We can dispense with Pioneer’s last counterclaim off the bat:  Monsanto announced toward the end of last year that it would not force (and, it claims, never planned to force) seed companies to switch to its new Roundup Ready seeds in anticipation of the expiration of the current Roundup Ready patent in 2014:

But in its letters this week, Monsanto said it would now extend all contracts for Roundup Ready 1 until the patent’s expiration date. It also said it would not enforce language in some contracts that would have required seed companies to destroy or return Roundup Ready seed when the patent expired.

Last week’s ruling explicitly did not reach Pioneer’s antitrust claims which are still alive.

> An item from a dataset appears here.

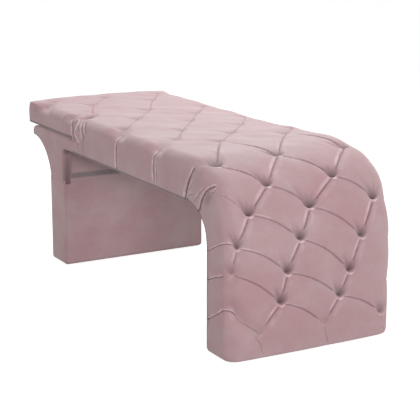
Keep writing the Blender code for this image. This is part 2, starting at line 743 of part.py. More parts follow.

But the ruling did support Monsanto in its basic case which centers around the field-of-use restriction described above.  And on this issue the court found in Monsanto’s favor, holding that the license did indeed contain a valid restriction against stacking of glyphosate-tolerant traits and that Monsanto may seek a remedy for violation of the restriction (if the agreements and patents are deemed enforceable, an issue not reached by the court’s decision) in contract.

The ruling is narrow in scope, but it’s an important victory for Monsanto in what is, at its core, a patent infringement/breach of contract case–not an antitrust case.  It is difficult to escape the conclusion, laid out on Monsanto’s web page here, that Pioneer resorted to stacking in an effort not to improve through synergy the overall glyphosate tolerance of its seeds but rather to patch over the relative  ineffectiveness of its own traits.  Monsanto has licensed its technology widely for use in products where its trait is combined with different traits from other companies (including, notably, competitors like Pioneer).  But for very good reasons (mainly protection of its brand), Monsanto imposes field of use restrictions on the coupling of its Roundup Ready trait with other companies’ traits that purport to perform the same function.  The court’s decision paves the way for Monsanto to thus enforce its property rights.  That this sensible restriction also forms the basis of Pioneer’s and others’ allegations of anticompetitive conduct is regrettable, and I hope the court and the DOJ are mindful of the error cost risks inherent in this kind of claim.

At the same time the ruling makes the underlying case harder for Pioneer and thus makes Pioneer’s antitrust counterlcaims more important to its ability to prevail.  I guess that means more fomenting of antitrust animosity against Monsanto is probably in the cards.